> _Information provided_:
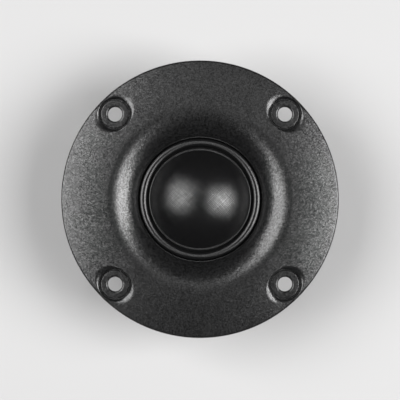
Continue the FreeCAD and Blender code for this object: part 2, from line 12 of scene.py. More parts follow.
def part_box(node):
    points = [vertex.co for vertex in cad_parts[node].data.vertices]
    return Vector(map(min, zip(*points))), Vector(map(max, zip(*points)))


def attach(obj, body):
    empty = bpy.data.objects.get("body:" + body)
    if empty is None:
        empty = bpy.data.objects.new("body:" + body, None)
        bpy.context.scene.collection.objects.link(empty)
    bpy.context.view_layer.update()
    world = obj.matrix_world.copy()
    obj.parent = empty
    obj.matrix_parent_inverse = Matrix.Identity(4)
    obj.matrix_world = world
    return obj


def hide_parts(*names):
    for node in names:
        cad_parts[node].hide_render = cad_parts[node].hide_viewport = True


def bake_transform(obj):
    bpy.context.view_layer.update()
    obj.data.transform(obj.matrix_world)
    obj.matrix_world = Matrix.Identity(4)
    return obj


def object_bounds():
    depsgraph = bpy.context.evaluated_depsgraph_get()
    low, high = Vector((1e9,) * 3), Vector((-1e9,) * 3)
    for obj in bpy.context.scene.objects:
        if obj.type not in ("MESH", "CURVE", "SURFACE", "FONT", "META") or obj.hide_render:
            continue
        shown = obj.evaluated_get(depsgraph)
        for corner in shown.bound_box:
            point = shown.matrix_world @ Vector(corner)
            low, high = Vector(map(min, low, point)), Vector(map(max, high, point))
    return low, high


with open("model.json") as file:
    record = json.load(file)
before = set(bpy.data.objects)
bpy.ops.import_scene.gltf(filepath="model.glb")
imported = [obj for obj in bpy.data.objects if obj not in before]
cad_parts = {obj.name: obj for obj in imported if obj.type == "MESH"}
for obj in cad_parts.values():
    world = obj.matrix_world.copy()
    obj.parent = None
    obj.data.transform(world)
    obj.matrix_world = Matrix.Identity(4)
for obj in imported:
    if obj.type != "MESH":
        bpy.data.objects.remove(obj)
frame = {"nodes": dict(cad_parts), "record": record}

> _Your goal_: Write out each line of the data above again, exactly as given.

> _Result of this task_:
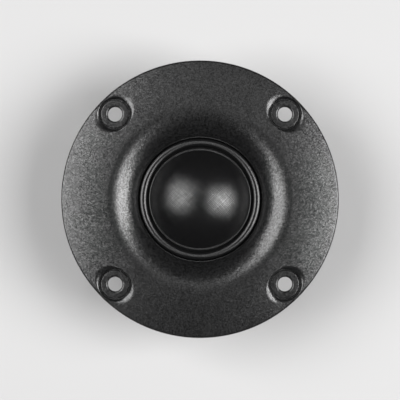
Continue the FreeCAD and Blender code for this object: part 2, from line 12 of scene.py. More parts follow.
def part_box(node):
    points = [vertex.co for vertex in cad_parts[node].data.vertices]
    return Vector(map(min, zip(*points))), Vector(map(max, zip(*points)))


def attach(obj, body):
    empty = bpy.data.objects.get("body:" + body)
    if empty is None:
        empty = bpy.data.objects.new("body:" + body, None)
        bpy.context.scene.collection.objects.link(empty)
    bpy.context.view_layer.update()
    world = obj.matrix_world.copy()
    obj.parent = empty
    obj.matrix_parent_inverse = Matrix.Identity(4)
    obj.matrix_world = world
    return obj


def hide_parts(*names):
    for node in names:
        cad_parts[node].hide_render = cad_parts[node].hide_viewport = True


def bake_transform(obj):
    bpy.context.view_layer.update()
    obj.data.transform(obj.matrix_world)
    obj.matrix_world = Matrix.Identity(4)
    return obj


def object_bounds():
    depsgraph = bpy.context.evaluated_depsgraph_get()
    low, high = Vector((1e9,) * 3), Vector((-1e9,) * 3)
    for obj in bpy.context.scene.objects:
        if obj.type not in ("MESH", "CURVE", "SURFACE", "FONT", "META") or obj.hide_render:
            continue
        shown = obj.evaluated_get(depsgraph)
        for corner in shown.bound_box:
            point = shown.matrix_world @ Vector(corner)
            low, high = Vector(map(min, low, point)), Vector(map(max, high, point))
    return low, high


with open("model.json") as file:
    record = json.load(file)
before = set(bpy.data.objects)
bpy.ops.import_scene.gltf(filepath="model.glb")
imported = [obj for obj in bpy.data.objects if obj not in before]
cad_parts = {obj.name: obj for obj in imported if obj.type == "MESH"}
for obj in cad_parts.values():
    world = obj.matrix_world.copy()
    obj.parent = None
    obj.data.transform(world)
    obj.matrix_world = Matrix.Identity(4)
for obj in imported:
    if obj.type != "MESH":
        bpy.data.objects.remove(obj)
frame = {"nodes": dict(cad_parts), "record": record}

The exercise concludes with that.